See: https://www.ncsc.gov.uk/blog-post/securing-office-365-with-better-configuration

PHS allows Azure AD to use a one-way hash to authenticate users, therefore not sharing any cleartext passwords with domain controllers. For more information on this technology see: https://docs.microsoft.com/en-us/azure/active-directory/hybrid/whatis-phs.

The main advantage with this approach is that the availability of Microsoft 365 will no longer be affected by your on-premises ADFS or ADDS infrastructure. The logic behind this guidance is that access control is already being defined and controlled by Azure AD, whether this is via a Conditional Access policy, enforcing MFA to specific cloud apps, or just access control with services such as AAD Group membership.

The alternative (which does carry reliance on traditional active directory) is pass-through authentication. This form of authentication relies on an on-premises agent which Azure uses to validate authentication; Azure AD is not involved in validating user credentials. The advantage with this solution is that user-account states, password policy changes and sign-in hours can all be enforced immediately as there is no reliance on an AD Connect sync to update the AAD authentication. An example of this benefit could be a disgruntled employee who has their account locked out on-premises immediately to avoid misuse. With password hash sync there will be a short period of time (between syncs) where said employee can potentially authenticate into Microsoft 365 before their account is deactivated. This problem is non-existent when using pass-through authentication as the authentication flow always relies on traditional domain controller verification.

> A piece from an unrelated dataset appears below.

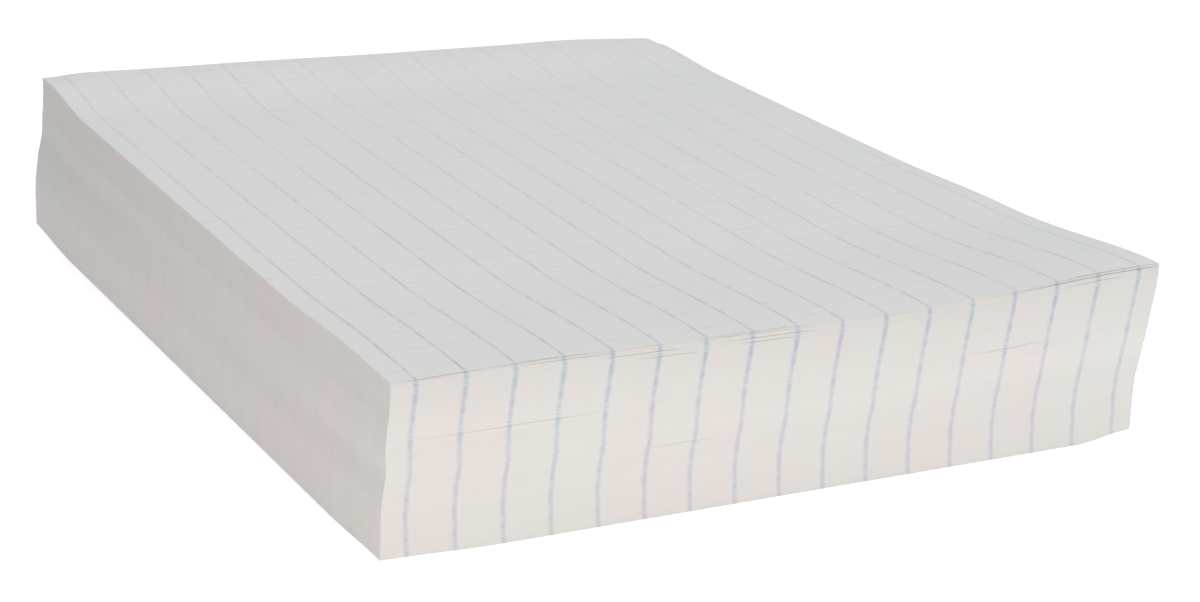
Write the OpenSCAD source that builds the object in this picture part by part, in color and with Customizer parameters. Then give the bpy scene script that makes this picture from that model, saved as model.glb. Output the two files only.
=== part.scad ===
// A loose stack of graph paper: letter sheets with half-inch squares, knocked up by hand and never bound.
// The stack leans towards its front right, parts at three levels, and its edges and corners have curled.
// X runs along the front short edge, Y to the back and Z up. The origin is the middle of the underside.

/* [Sheet] */
// Width of a sheet, along the front edge
sheet_w = 215.9; // [120:0.1:300]
// Length of a sheet, from front to back
sheet_l = 279.4; // [160:0.1:432]
// Thickness of one sheet
sheet_t = 0.087; // [0.07:0.001:0.2]

/* [Lifts] */
// Sheets in the lowest lift, up to the first parting
lower_lift_sheets = 65; // [30:5:200]
// Sheets in the second lift
second_lift_sheets = 135; // [30:5:200]
// Sheets in the third lift
third_lift_sheets = 125; // [30:5:200]
// Sheets in the highest lift, under the loose sheets
upper_lift_sheets = 170; // [30:5:200]
// Air in a parting, where two lifts don't lie close
parting_gap = 0.15; // [0.1:0.05:0.5]

/* [Lean] */
// Shift of the top of the stack to the right of its foot
lean_right = 1.3; // [-4:0.1:4]
// Height at which the shift to the right starts
right_start = 10; // [0:0.5:20]
// Height at which it ends
right_end = 30; // [25:0.5:60]
// Shift of the top of the stack to the front of its foot
lean_front = 4.7; // [-6:0.1:6]
// Height at which the shift to the front starts
front_start = 11; // [0:0.5:20]
// Height at which it ends
front_end = 44.5; // [25:0.5:60]
// Turn of the top of the stack against its foot, in degrees
turn = -0.35; // [-1:0.05:1]
// Height at which the turn starts
turn_start = 20; // [0:0.5:22]
// Height at which it ends
turn_end = 28; // [25:0.5:60]
// Step between two lifts, where the stack was knocked up unevenly
jog = 0.2; // [0:0.05:0.6]

/* [Curl of the top] */
// Rise of the front edge
front_rise = 2.9; // [0:0.1:6]
// Reach of the front edge's rise
front_reach = 72; // [30:1:120]
// Further rise of the front right corner
corner_rise = 2.2; // [0:0.1:6]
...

It is our recommendation to try and move away from using federated authentication for M365.  This may seem like a difficult task however Microsoft have made it much less painful with the ADFS migration toolkit and the new ability to stage Cloud-Managed Authentication to specific groups of users. See: https://docs.microsoft.com/en-us/azure/active-directory/hybrid/how-to-connect-staged-rollout

Premium Azure AD functionality, including Identity Protection and Azure AD Domain Services, rely on Password Hash Sync being enabled, therefore it is suggested that PHS should at a minimum be configured as a backup solution for your primary authentication method. This should be considered a mandatory action when looking at ADFS. As previously mentioned, if ADFS were to go offline following an incident, then without PHS previously being enabled, administrators would first need to flip the domain to become cloud-managed, but also reset the password of every user which needs access to Office 365. With PHS being previously enabled, simply flipping the domain over is all that is needed to allow Azure AD to handle authentication to Office 365.

Notice that I have specifically mentioned users and not administrators; this is important as it is considered very bad practice to grant AD synchronised users any administrative rights in Azure AD due to the risk of lateral movement into Office 365/AAD if an account is compromised on premises. Thus only “onmicrosoft” accounts should be used when administering AAD/365.

Of course, the bigger picture, and the aim in the long term, should be to move away from ADFS entirely, considering Microsoft’s Zero Trust by “modernising” access via Azure AD, Cloud App Security and Application Proxy ensuring that the decentralised workplace is protected by an identity based, secure access solution.